Peranan Perhimpunan Indonesia dalam pergerakan nasional yakni dengan deklarasi  prinsip – prinsipnya,  PI sekaligus memainkan peranan sebagai barisan depan pergerakan nasional. Bertolak dari paham bahwa pada hakikatnya sistem kolonial mengandung pertentangan kepentingan antara penjajah dan yang dijajah, maka dalam pergerakan nasional perlu dipertajam dan ditekankan.
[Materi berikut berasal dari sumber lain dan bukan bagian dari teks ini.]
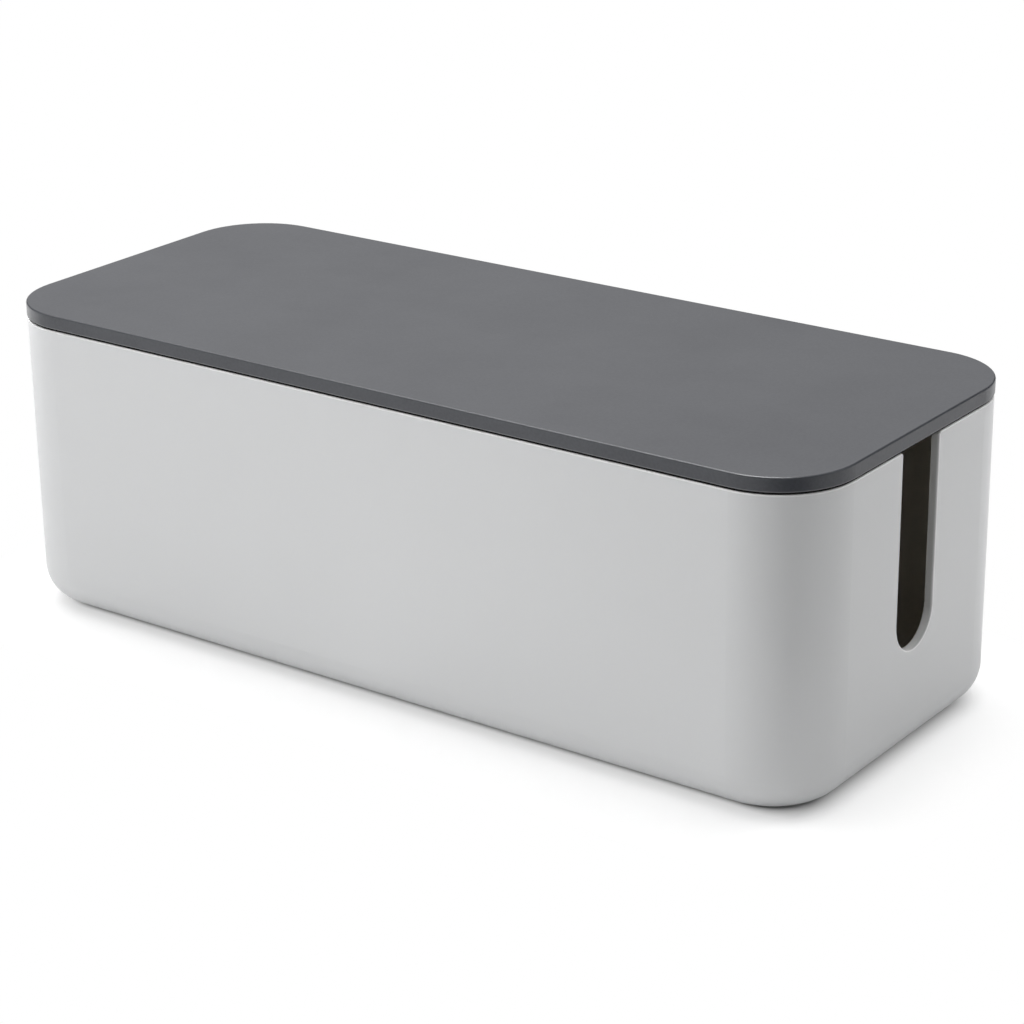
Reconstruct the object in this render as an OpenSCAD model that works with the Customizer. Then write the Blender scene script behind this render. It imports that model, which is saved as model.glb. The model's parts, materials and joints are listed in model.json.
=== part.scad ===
// Cable management box: a moulded box that hides a power strip and its plugs, with a
// cable slot down each end, a lift-off lid and four stick-on rubber feet.
// Millimetres, +Z up, +X along the length. The origin is on the table, under the middle
// of the box.

/* [Overall] */
// Length over the lid
box_length = 400; // [300:1:480]
// Width over the lid
box_width = 166; // [130:1:220]
// Height from the table to the top of the lid
box_height = 136.5; // [110:0.5:180]
// Corner radius of the lid, seen from above
corner_r = 33; // [28:1:45]

/* [Box body] */
// Thickness of the walls
wall_t = 3.5; // [2.8:0.1:4.5]
// Thickness of the floor
floor_t = 3.5; // [2.6:0.1:6]
// Lean of the walls from the vertical, in degrees, so that the box leaves its mould
draft = 0.25; // [0.25:0.25:1.5]
// Round between the walls and the underside
bottom_r = 15.5; // [8:0.5:18]
// Round on the outer edge of the rim
rim_outer_r = 0.6; // [0.6:0.1:1.2]
// Round on the inner edge of the rim
rim_inner_r = 0.5; // [0.2:0.1:0.8]

/* [Cable slots] */
// Width of the slot in each end
slot_w = 28; // [16:1:50]
// Height of the slot's lowest point above the table
slot_bottom_z = 46; // [30:1:80]
// Round on the slot's outer edge
slot_edge_r = 0.4; // [0.2:0.1:0.5]
// Round where the slot's sides turn out into the rim
slot_mouth_r = 1.5; // [1.5:0.5:5]

/* [Lid] */
// Height of the lid's visible edge
lid_edge_h = 5.9; // [5:0.1:12]
// Thickness of the lid's flat plate
lid_plate_t = 3; // [2:0.1:4]
// Round on the lid's top edge
lid_top_r = 0.8; // [0.4:0.1:2]
// Round on the lid's lower edge
lid_lower_r = 0.3; // [0.2:0.1:1]
// How far the lid's edge stands out past the rim
lid_overhang = 0.2; // [0:0.1:2]
// Height of the dark gap between the lid's edge and the rim
shadow_gap = 1; // [0.4:0.1:1.5]
// How far the lid's seat is set back from the round of the rim
seat_setback = 0.2; // [0.1:0.1:0.6]

/* [Locating rib] */
// How far the rib under the lid reaches into the box
rib_depth = 5; // [3:0.5:12]
// Thickness of the rib
rib_t = 1.8; // [1.2:0.1:2.5]
// Clearance between the rib and the box's wall
rib_clearance = 0.5; // [0.3:0.1:1]
// Bevel that guides the rib into the box
rib_bevel = 0.8; // [0.3:0.1:1]
// How far the rib stops short of each side of a cable slot
rib_slot_margin = 4; // [1:0.5:10]

/* [Feet] */
// Diameter of a rubber foot
foot_d = 16; // [10:0.5:22]
// Thickness of a rubber foot
foot_t = 2; // [1.6:0.1:3]
// How far a foot stands out of the underside
foot_stand = 1; // [0.6:0.1:1.5]
// Round on the foot's lower edge
foot_edge_r = 0.5; // [0.2:0.1:0.5]
// Clearance round a foot in its recess
foot_clearance = 0.3; // [0.1:0.1:0.6]
// Distance of a foot's centre from the end and from the side of the box
foot_inset = 35; // [28:1:50]
// Diameter of the adhesive disc above a foot
adhesive_d = 15; // [8:0.5:16]
// Thickness of the adhesive disc
adhesive_t = 0.2; // [0.1:0.05:0.4]

/* [Hidden] */
$fn = 96;

body_color = [0.78, 0.78, 0.785];
lid_color = [0.44, 0.45, 0.47];
rubber_color = [0.13, 0.13, 0.14];
adhesive_color = [0.85, 0.84, 0.78];

// A cutter runs this far past the face that it opens
over = 1;
// A round's circle is this much larger than its radius, so that it meets its tangents
overrun = 0.001;
// The axes of the four corners, shared by the box and the lid
core_x = box_length / 2 - corner_r;
core_y = box_width / 2 - corner_r;

// Heights, from the table upwards
underside_z = foot_stand;
floor_z = underside_z + floor_t;
rim_z = box_height - lid_edge_h - shadow_gap;
lid_edge_z = rim_z + shadow_gap;
plate_z = box_height - lid_plate_t;
rib_z = rim_z - rib_depth;
slot_axis_z = slot_bottom_z + slot_w / 2;

// Distances outwards from a corner's axis, at the height of the rim
rim_x = corner_r - lid_overhang;
rim_inner_x = rim_x - wall_t;
seat_outer_x = rim_x - rim_outer_r - seat_setback;
seat_inner_x = rim_inner_x + rim_inner_r;
rib_outer_x = rim_inner_x - rib_clearance;
rib_inner_x = rib_outer_x - rib_t;

// A wall's outer and inner face at height z
function outer_x(z) = rim_x - (rim_z - z) * tan(draft);
function inner_x(z) = outer_x(z) - wall_t;
function heading(a) = [cos(a), sin(a)];

// What a round of radius r takes off a section's corner at p, whose two edges leave
// it at the angles a and b, counted anticlockwise
module round_waste(p, a, b, r) {
    half = (b - a) / 2;
    inwards = heading(a + half) / sin(half);
    centre = p + r * inwards;
    reach = r + over;
    difference() {
        polygon([centre,
                 centre + reach * heading(a - 90),
                 centre - reach * inwards,
                 centre + reach * heading(b + 90)]);
        translate(centre)
            circle(r + overrun);
    }
}

// A block with four rounded upright corners, between the heights z0 and z1. Its children
// are its half section: x runs outwards from a corner's axis and y is the height.
module rounded_block(z0, z1) {
    for (k = [0 : 3]) {
        across = k % 2 == 0 ? core_x : core_y;
        along = k % 2 == 0 ? core_y : core_x;
        rotate([0, 0, 90 * k]) {
            translate([across, along, 0])
                rotate_extrude()
                    children();
            translate([across, 0, 0])
                rotate([90, 0, 0])
                    linear_extrude(2 * along, center = true)
                        children();
        }
    }
    translate([-core_x - over, -core_y - over, z0])
        cube([2 * (core_x + over), 2 * (core_y + over), z1 - z0]);
}

// A rounded block with upright sides, x out from the corners' axes
module plain_block(x, z0, z1) {
    rounded_block(z0, z1)
        translate([0, z0])
            square([x, z1 - z0]);
}

// The outside of the box: leaning walls, rounded below and at the rim
module outside_section() {
    difference() {
        polygon([[0, underside_z], [outer_x(underside_z), underside_z],
                 [rim_x, rim_z], [0, rim_z]]);
        round_waste([outer_x(underside_z), underside_z], 90 - draft, 180, bottom_r);
        round_waste([rim_x, rim_z], 180, 270 - draft, rim_outer_r);
    }
}

// The hollow of the box, which runs out past the rim
module hollow_section() {
    difference() {
        polygon([[0, floor_z], [inner_x(floor_z), floor_z],
                 [inner_x(rim_z + over), rim_z + over], [0, rim_z + over]]);
        round_waste([inner_x(floor_z), floor_z], 90 - draft, 180, bottom_r - wall_t);
    }
    round_waste([rim_inner_x, rim_z], -90 - draft, 0, rim_inner_r);
}

// What rounding a wall's square edge at p takes off. The wall lies below p, towards +x
// or -x as wall_side says.
module edge_round_waste(p, wall_side) {
    centre = p + [wall_side * slot_edge_r, -slot_edge_r];
    difference() {
        translate([min(p.x - wall_side * over, centre.x), centre.y])
            square(slot_edge_r + over);
        translate(centre)
            circle(slot_edge_r);
    }
}

// Half of the slot's section across the wall: x runs from the slot's middle and y
// outwards from the wall's outer face
module slot_half_section() {
    translate([0, -wall_t - over])
        square([slot_w / 2, wall_t + 2 * over]);
    edge_round_waste([slot_w / 2, 0], 1);
}

// What one side of the slot's mouth loses: all but a post with a rounded edge
module mouth_waste() {
    difference() {
        translate([0, 0, -wall_t - over])
            cube([slot_w / 2 + slot_mouth_r, slot_mouth_r + over, wall_t + 2 * over]);
        translate([slot_w / 2 + slot_mouth_r, 0, 0])
            rotate_extrude()
                difference() {
                    translate([0, -wall_t - 2 * over])
                        square([slot_mouth_r, wall_t + 2 * over]);
                    edge_round_waste([slot_mouth_r, 0], -1);
                }
    }
}

// The cutter of one cable slot, square to the leaning end wall: a round bottom, two
// straight sides and a mouth that opens at the rim
module slot_cutter() {
    straight = (rim_z - slot_axis_z) / cos(draft) - slot_mouth_r;
    translate([core_x + outer_x(slot_axis_z), 0, slot_axis_z])
        rotate([0, draft, 0])
            rotate([90, 0, 90]) {
                rotate([0, 0, 180])
                    rotate_extrude(angle = 180)
                        slot_half_section();
                for (side = [0, 1])
                    mirror([side, 0, 0]) {
                        rotate([-90, 0, 0])
                            linear_extrude(straight)
                                mirror([0, 1])
                                    slot_half_section();
                        translate([0, straight, 0])
                            mouth_waste();
                    }
            }
}

// Holds a foot and its adhesive disc, which stand out of it by foot_stand
module foot_recess() {
    translate([0, 0, underside_z - over])
        cylinder(r = foot_d / 2 + foot_clearance,
                 h = foot_t + adhesive_t - foot_stand + over);
}

module box_body() {
    color(body_color)
        difference() {
            rounded_block(underside_z, rim_z)
                outside_section();
            rounded_block(floor_z, rim_z + over)
                hollow_section();
            slot_cutter();
            mirror([1, 0, 0])
                slot_cutter();
            for (sx = [-1, 1], sy = [-1, 1])
                at_foot(sx, sy)
                    foot_recess();
        }
}

// The lid: a plate whose squared edge sits on the rim, and a rib that keeps it in place
module lid_section() {
    difference() {
        polygon([[0, rim_z],
                 [seat_outer_x, rim_z],
                 [seat_outer_x, lid_edge_z],
                 [corner_r, lid_edge_z],
                 [corner_r, box_height],
                 [0, box_height]]);
        round_waste([corner_r, box_height], 180, 270, lid_top_r);
        round_waste([corner_r, lid_edge_z], 90, 180, lid_lower_r);
    }
}

// Inside the rib and up into the plate, with the bevel that guides it into the box
module rib_section() {
    polygon([[0, rib_z],
             [rib_outer_x - rib_bevel, rib_z],
             [rib_outer_x, rib_z + rib_bevel],
             [rib_outer_x, plate_z + lid_plate_t / 2],
             [0, plate_z + lid_plate_t / 2]]);
}

// Opens the rib in front of a cable slot, so that cables pass under the lid
module rib_gap() {
    gap_w = slot_w + 2 * rib_slot_margin;
    translate([core_x + rib_inner_x - over, -gap_w / 2, rib_z - over])
        cube([rib_t + 2 * over, gap_w, plate_z - rib_z + over]);
}

module locating_rib() {
    difference() {
        rounded_block(rib_z, plate_z + lid_plate_t / 2)
            rib_section();
        plain_block(rib_inner_x, rib_z - over, plate_z);
        rib_gap();
        mirror([1, 0, 0])
            rib_gap();
    }
}

module lid() {
    color(lid_color) {
        difference() {
            rounded_block(rim_z, box_height)
                lid_section();
            plain_block(seat_inner_x, rim_z - over, plate_z);
        }
        locating_rib();
    }
}

// The feet: rubber pads, each held in its recess by an adhesive disc
module at_foot(sx, sy) {
    translate([sx * (box_length / 2 - foot_inset), sy * (box_width / 2 - foot_inset), 0])
        children();
}

module rubber_foot() {
    color(rubber_color)
        rotate_extrude()
            difference() {
                square([foot_d / 2, foot_t]);
                round_waste([foot_d / 2, 0], 90, 180, foot_edge_r);
            }
}

module adhesive_disc() {
    color(adhesive_color)
        translate([0, 0, foot_t])
            cylinder(d = adhesive_d, h = adhesive_t);
}

box_body();
lid();
at_foot(-1, -1) rubber_foot();  // foot_front_left
at_foot(1, -1) rubber_foot();  // foot_front_right
at_foot(-1, 1) rubber_foot();  // foot_back_left
at_foot(1, 1) rubber_foot();  // foot_back_right
at_foot(-1, -1) adhesive_disc();  // foot_adhesive_front_left
at_foot(1, -1) adhesive_disc();  // foot_adhesive_front_right
at_foot(-1, 1) adhesive_disc();  // foot_adhesive_back_left
at_foot(1, 1) adhesive_disc();  // foot_adhesive_back_right
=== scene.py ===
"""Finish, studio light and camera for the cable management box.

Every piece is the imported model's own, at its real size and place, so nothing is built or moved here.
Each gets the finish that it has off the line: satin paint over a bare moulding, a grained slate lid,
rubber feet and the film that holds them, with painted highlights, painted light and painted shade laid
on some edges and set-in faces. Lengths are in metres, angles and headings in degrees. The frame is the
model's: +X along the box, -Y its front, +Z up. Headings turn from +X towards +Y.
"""

import json
import math

import bpy
import numpy as np
from mathutils import Matrix, Vector

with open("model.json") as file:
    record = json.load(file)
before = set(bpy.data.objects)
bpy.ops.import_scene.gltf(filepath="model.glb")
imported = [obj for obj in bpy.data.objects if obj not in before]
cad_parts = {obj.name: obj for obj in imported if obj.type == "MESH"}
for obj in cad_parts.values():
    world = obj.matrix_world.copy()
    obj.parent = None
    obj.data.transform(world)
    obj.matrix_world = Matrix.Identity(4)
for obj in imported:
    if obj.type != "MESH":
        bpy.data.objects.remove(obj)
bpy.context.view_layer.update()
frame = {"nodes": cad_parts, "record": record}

# Camera: where it stands, and how it looks. Yaw turns it left of +Y and pitch tips it down.
CAMERA_AT = (0.68313, -0.91473, 0.50012)
CAMERA_YAW = 36.307
CAMERA_PITCH = 20.152
CAMERA_ROLL = -0.724

# Lens: its focal length and the row of its axis, both in pixels of the square image
IMAGE_SIDE = 1024
FOCAL_PIXELS = 2935.5
AXIS_ROW = 460.0
SENSOR_WIDTH = 36.0
FARTHEST_SEEN = 100.0

# Room: heights above the horizon, and how brightly the walls glow there, all round from -180 on
WALL_GLOWS = (
    (0.0, (0.55, 1.42, 0.82, 0.42, 0.0, 0.90, 0.0, 0.11)),
    (30.0, (0.0, 0.49, 0.61, 0.36, 0.0, 1.95, 0.90, 1.27)),
    (60.0, (2.54, 0.56, 0.0, 2.31)),
)
BACKDROP_GLOW = 1.0

# Lamps: place, the point that each faces, size, glow, and whether it lights more than glints
LAMPS = {
    "left_top": ((-0.5, -0.2, 1.2), (0.0, 0.0, 0.0), (0.8, 0.8), 3.32, True),
    "front_strip": ((0.08, -0.45, 1.45), (0.0, 0.0, 0.1), (1.0, 0.5), 25.0, False),
}

# Table: its size, how much light it gives back to the box, and its tone and glow beside the box,
# which fade to plain white between two distances from the box's outline
TABLE_SIDE = 30.0
TABLE_BOUNCE = 0.85
TABLE_TONE = 0.50
BESIDE_GLOW = 0.515
WHITE_GLOW = 1.0
FADE_FROM = 0.004
FADE_TO = 0.042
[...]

Dikalangan internasional, PI juga memainkan peranan serta melakukan propaganda bagi perjuangan melawan kolonialisme dan imperialisme.

           



DAFTAR PUSTAKA

Kartodirdjo, Sartono. Pengantar Sejarah Indonesia Baru: Sejarah Pergerakan Nasional jilid II. Gramedia Pustaka Utama. Jakarta, 1999.
Marwati Djoened Poesponegoro: Nugroho, Sejarah Nasional Indonesia, jilid V. Balai Pustaka. Jakarta, 2008.
Mohamad Sidky Daeng Materu, S.H, Sejarah Pergerakan Nasional Bangsa Indonesia. Gunung Agung. Jakarta, 1985.